◆ To be done
The material below holds a span beginning at the line with "wheel(REAR_PAIR, -1, -1);" and ending at the line with "in imported if". Quote that span exactly, both ends included, and only that span.
## START
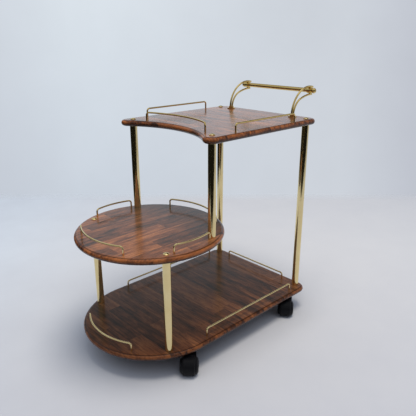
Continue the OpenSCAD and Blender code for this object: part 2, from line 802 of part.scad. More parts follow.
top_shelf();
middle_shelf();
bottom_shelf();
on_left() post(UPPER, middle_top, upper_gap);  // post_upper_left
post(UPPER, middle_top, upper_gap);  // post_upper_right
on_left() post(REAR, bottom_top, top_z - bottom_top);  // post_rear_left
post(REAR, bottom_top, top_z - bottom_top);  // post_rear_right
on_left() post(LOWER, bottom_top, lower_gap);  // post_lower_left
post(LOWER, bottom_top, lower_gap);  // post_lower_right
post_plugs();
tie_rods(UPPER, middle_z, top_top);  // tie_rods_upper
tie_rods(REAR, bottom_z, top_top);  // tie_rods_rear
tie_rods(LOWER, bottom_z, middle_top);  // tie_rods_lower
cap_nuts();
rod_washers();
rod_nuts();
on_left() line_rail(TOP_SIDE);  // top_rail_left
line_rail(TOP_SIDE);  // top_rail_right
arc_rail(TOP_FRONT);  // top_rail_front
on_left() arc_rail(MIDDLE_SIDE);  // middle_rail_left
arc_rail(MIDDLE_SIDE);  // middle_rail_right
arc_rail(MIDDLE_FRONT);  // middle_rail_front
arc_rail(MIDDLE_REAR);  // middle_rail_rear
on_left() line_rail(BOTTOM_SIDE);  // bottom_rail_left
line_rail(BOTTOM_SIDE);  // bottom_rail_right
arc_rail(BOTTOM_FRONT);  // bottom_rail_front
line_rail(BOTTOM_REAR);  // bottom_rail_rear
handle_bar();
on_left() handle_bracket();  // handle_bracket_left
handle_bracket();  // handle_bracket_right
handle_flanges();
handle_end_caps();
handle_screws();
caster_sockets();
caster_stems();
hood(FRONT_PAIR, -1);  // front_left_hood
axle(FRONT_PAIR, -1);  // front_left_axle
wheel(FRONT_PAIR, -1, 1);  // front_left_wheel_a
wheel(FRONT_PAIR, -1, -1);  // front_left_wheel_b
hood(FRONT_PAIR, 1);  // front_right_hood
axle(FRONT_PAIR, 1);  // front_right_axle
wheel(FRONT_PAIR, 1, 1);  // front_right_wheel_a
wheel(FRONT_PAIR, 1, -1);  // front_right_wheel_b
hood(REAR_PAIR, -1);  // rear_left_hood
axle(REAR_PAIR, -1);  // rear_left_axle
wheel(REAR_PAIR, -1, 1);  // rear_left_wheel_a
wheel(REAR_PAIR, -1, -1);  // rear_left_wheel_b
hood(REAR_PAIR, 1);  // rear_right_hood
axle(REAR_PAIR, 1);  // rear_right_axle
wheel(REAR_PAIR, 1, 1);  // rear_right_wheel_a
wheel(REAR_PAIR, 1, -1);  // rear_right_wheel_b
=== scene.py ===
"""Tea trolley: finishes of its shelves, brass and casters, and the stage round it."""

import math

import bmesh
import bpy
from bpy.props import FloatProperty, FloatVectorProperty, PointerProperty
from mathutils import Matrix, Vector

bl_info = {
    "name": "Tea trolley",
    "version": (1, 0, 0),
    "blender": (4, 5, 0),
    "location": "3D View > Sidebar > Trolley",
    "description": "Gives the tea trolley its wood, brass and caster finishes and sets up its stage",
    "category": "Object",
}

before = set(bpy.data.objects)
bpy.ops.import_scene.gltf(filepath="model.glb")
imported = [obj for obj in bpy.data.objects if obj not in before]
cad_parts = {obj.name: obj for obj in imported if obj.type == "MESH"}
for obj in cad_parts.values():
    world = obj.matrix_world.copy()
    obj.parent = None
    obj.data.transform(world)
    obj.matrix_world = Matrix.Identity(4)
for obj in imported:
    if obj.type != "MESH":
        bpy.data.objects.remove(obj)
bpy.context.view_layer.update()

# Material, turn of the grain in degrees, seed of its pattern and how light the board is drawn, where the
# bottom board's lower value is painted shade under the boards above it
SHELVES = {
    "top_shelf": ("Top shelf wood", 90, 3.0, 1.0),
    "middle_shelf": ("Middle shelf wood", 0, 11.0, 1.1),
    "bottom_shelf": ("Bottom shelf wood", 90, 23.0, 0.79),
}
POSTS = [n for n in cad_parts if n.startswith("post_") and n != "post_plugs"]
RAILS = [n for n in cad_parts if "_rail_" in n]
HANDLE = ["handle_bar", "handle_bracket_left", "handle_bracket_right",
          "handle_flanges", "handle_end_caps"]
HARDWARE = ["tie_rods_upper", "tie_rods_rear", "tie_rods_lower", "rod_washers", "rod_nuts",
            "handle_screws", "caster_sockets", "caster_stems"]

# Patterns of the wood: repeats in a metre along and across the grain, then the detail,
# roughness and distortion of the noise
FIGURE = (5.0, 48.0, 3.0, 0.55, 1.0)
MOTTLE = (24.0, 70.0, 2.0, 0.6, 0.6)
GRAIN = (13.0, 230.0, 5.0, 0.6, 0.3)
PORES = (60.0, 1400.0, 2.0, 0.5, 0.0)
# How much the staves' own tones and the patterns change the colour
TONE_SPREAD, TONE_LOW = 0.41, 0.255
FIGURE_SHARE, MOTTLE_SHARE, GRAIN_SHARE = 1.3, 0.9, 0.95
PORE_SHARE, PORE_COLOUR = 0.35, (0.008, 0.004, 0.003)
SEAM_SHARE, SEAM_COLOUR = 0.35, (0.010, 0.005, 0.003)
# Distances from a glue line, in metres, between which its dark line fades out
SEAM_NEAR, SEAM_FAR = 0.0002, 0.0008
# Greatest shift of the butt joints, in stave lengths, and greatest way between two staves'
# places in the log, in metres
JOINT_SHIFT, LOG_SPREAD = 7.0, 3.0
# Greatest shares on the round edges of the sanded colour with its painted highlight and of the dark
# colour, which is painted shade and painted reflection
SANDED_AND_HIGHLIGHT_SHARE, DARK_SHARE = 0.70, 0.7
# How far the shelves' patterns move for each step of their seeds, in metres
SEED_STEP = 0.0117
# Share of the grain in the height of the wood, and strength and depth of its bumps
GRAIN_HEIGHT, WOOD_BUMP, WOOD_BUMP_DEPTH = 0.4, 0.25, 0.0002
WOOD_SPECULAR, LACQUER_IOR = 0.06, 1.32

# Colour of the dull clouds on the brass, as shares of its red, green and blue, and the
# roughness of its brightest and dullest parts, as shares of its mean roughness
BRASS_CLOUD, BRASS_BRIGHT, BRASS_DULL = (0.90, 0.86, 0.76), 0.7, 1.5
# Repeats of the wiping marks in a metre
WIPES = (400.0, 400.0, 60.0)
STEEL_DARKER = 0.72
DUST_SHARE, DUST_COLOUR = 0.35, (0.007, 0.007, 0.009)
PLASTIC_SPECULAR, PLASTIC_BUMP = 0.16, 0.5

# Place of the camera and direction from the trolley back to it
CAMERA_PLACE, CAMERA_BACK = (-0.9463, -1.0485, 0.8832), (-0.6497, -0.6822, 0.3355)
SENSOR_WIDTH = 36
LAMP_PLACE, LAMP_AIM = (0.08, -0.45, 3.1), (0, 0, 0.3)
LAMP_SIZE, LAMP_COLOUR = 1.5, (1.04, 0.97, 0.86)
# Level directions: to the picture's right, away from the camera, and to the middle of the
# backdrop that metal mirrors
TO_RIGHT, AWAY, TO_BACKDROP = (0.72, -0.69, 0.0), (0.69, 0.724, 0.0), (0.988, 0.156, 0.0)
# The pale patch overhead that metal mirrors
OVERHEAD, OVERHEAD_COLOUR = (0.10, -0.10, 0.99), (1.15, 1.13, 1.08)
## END
## START
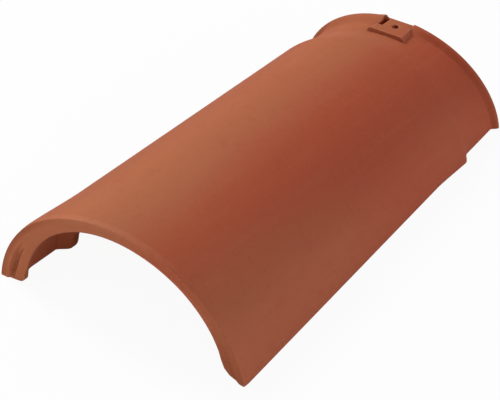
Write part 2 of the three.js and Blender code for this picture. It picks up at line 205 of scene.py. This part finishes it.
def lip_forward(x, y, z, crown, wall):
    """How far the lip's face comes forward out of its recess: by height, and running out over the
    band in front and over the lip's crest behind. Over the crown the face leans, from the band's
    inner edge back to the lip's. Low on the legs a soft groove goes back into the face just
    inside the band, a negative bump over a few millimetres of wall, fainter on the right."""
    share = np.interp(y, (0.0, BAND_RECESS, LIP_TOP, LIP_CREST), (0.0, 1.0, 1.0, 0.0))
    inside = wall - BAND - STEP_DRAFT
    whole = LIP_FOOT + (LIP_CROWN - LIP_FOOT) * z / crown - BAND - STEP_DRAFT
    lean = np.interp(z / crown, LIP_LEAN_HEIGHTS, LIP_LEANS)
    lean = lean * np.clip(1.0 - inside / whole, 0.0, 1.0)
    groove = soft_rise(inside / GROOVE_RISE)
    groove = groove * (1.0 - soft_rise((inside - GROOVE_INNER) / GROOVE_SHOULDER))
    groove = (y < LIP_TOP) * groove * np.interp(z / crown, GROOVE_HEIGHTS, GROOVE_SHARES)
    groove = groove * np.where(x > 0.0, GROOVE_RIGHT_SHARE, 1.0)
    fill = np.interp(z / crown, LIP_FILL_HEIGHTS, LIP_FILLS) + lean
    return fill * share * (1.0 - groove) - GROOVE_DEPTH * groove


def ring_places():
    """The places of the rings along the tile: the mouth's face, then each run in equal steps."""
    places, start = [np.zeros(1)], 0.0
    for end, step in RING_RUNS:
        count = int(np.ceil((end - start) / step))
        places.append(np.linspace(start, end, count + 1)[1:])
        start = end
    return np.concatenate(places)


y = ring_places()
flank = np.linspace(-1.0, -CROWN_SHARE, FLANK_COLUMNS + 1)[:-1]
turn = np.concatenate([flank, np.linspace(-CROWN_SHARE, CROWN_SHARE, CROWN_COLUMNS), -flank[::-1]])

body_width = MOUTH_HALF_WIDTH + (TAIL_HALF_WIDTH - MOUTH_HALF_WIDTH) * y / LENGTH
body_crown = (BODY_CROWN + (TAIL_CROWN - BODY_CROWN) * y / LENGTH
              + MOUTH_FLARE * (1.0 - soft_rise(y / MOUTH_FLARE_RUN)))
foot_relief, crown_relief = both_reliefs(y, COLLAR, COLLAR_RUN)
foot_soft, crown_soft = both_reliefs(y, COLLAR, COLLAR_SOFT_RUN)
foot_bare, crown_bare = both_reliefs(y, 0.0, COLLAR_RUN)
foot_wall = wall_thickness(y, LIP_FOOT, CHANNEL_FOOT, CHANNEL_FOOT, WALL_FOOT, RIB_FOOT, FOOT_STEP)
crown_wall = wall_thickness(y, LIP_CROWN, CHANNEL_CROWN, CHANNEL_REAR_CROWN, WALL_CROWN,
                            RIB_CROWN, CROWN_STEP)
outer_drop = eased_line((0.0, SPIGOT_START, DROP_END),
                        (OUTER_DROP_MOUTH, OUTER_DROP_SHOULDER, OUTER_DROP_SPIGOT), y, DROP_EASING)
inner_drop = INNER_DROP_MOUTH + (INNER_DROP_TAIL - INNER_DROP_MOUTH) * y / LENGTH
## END
## START
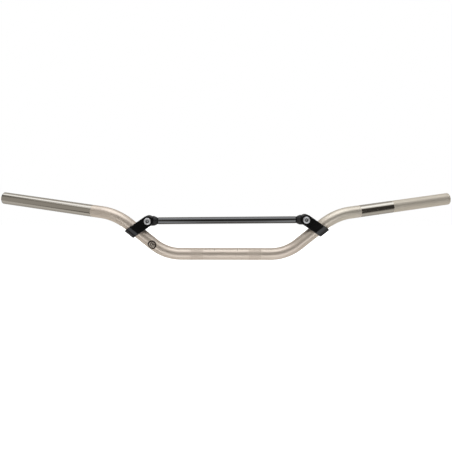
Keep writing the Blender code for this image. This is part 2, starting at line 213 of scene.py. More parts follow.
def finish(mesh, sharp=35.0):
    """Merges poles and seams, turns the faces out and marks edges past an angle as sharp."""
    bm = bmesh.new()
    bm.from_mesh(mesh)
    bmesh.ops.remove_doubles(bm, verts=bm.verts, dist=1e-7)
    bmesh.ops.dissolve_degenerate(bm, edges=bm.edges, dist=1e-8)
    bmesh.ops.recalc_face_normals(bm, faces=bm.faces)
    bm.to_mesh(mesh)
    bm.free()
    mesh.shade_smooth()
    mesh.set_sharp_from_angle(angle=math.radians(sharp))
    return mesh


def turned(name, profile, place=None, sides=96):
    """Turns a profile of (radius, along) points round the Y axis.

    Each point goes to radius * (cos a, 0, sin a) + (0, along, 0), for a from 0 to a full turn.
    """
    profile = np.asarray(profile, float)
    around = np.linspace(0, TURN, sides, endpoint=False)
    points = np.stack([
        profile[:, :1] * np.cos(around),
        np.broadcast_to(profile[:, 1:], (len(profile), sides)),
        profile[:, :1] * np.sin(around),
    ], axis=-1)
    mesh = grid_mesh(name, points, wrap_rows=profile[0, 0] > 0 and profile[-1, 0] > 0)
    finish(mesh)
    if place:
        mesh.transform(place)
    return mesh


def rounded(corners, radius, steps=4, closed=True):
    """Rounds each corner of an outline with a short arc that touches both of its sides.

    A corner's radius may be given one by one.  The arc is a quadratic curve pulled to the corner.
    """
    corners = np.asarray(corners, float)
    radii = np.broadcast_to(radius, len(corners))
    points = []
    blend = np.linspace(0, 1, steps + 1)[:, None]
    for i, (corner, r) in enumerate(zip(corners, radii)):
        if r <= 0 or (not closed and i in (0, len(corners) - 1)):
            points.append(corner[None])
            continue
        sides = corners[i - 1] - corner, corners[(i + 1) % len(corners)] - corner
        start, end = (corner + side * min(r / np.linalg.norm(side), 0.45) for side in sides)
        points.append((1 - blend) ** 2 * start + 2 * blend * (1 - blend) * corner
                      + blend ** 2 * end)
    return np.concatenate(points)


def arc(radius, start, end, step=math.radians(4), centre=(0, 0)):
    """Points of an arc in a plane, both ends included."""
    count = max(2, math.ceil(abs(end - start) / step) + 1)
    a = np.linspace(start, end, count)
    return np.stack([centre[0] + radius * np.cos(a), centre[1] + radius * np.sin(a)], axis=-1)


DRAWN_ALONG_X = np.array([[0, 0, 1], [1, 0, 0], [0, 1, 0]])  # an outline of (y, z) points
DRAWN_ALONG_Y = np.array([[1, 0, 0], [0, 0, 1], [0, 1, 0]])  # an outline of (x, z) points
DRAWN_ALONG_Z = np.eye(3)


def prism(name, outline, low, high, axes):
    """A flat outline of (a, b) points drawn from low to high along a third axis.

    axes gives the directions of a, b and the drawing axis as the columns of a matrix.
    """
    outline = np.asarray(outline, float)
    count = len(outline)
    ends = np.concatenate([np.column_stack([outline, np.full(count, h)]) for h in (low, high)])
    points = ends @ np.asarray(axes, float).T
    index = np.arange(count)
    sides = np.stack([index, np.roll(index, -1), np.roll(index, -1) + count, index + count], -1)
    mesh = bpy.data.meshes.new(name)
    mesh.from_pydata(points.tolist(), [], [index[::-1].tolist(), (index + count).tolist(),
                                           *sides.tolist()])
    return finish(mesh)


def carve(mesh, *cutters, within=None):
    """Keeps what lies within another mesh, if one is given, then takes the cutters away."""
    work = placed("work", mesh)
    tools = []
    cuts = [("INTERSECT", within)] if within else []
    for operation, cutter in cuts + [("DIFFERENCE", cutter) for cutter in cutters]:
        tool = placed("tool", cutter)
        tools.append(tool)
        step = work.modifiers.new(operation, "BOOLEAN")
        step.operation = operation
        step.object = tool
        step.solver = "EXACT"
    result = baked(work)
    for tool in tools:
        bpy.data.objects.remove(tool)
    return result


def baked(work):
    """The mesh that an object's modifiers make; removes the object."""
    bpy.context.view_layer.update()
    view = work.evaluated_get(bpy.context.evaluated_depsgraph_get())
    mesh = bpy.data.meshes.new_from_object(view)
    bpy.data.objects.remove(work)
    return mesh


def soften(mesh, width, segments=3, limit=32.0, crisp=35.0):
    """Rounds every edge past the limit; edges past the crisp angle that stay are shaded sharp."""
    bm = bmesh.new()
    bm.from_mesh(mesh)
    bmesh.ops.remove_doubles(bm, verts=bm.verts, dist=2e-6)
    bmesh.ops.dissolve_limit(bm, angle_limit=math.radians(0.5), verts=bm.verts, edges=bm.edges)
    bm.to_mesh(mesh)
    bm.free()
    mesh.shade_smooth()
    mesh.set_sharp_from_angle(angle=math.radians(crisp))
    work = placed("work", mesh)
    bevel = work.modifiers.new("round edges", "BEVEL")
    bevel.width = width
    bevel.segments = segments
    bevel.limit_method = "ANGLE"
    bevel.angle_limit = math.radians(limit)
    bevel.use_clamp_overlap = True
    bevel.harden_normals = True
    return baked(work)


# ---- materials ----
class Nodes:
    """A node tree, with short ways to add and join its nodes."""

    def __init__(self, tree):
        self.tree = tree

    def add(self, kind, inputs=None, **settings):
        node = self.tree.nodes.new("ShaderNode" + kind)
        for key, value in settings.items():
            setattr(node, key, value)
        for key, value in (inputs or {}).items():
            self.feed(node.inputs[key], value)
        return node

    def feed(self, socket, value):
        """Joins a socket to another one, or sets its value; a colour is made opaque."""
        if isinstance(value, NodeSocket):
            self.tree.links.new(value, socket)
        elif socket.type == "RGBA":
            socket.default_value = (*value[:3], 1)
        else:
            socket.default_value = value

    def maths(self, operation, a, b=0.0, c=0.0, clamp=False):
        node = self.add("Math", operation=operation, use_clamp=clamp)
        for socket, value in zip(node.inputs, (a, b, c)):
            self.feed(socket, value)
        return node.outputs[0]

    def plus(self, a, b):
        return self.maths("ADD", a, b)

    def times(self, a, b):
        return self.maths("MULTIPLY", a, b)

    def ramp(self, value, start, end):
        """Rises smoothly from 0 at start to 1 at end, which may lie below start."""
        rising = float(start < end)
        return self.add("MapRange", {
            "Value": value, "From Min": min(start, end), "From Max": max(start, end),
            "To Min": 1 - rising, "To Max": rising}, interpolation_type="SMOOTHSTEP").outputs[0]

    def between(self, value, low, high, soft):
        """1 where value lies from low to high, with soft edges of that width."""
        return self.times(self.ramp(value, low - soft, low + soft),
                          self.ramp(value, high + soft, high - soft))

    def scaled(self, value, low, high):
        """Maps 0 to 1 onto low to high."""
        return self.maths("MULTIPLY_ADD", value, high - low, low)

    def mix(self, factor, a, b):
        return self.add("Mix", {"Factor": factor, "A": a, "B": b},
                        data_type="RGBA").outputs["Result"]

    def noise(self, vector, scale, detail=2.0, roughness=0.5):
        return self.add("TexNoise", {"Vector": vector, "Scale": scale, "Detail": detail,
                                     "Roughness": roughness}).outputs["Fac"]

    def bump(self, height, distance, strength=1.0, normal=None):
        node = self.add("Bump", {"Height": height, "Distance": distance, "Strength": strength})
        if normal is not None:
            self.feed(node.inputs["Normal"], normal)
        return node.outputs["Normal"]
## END
◆ Written response
wheel(REAR_PAIR, -1, -1);  // rear_left_wheel_b
hood(REAR_PAIR, 1);  // rear_right_hood
axle(REAR_PAIR, 1);  // rear_right_axle
wheel(REAR_PAIR, 1, 1);  // rear_right_wheel_a
wheel(REAR_PAIR, 1, -1);  // rear_right_wheel_b
=== scene.py ===
"""Tea trolley: finishes of its shelves, brass and casters, and the stage round it."""

import math

import bmesh
import bpy
from bpy.props import FloatProperty, FloatVectorProperty, PointerProperty
from mathutils import Matrix, Vector

bl_info = {
    "name": "Tea trolley",
    "version": (1, 0, 0),
    "blender": (4, 5, 0),
    "location": "3D View > Sidebar > Trolley",
    "description": "Gives the tea trolley its wood, brass and caster finishes and sets up its stage",
    "category": "Object",
}

before = set(bpy.data.objects)
bpy.ops.import_scene.gltf(filepath="model.glb")
imported = [obj for obj in bpy.data.objects if obj not in before]
cad_parts = {obj.name: obj for obj in imported if obj.type == "MESH"}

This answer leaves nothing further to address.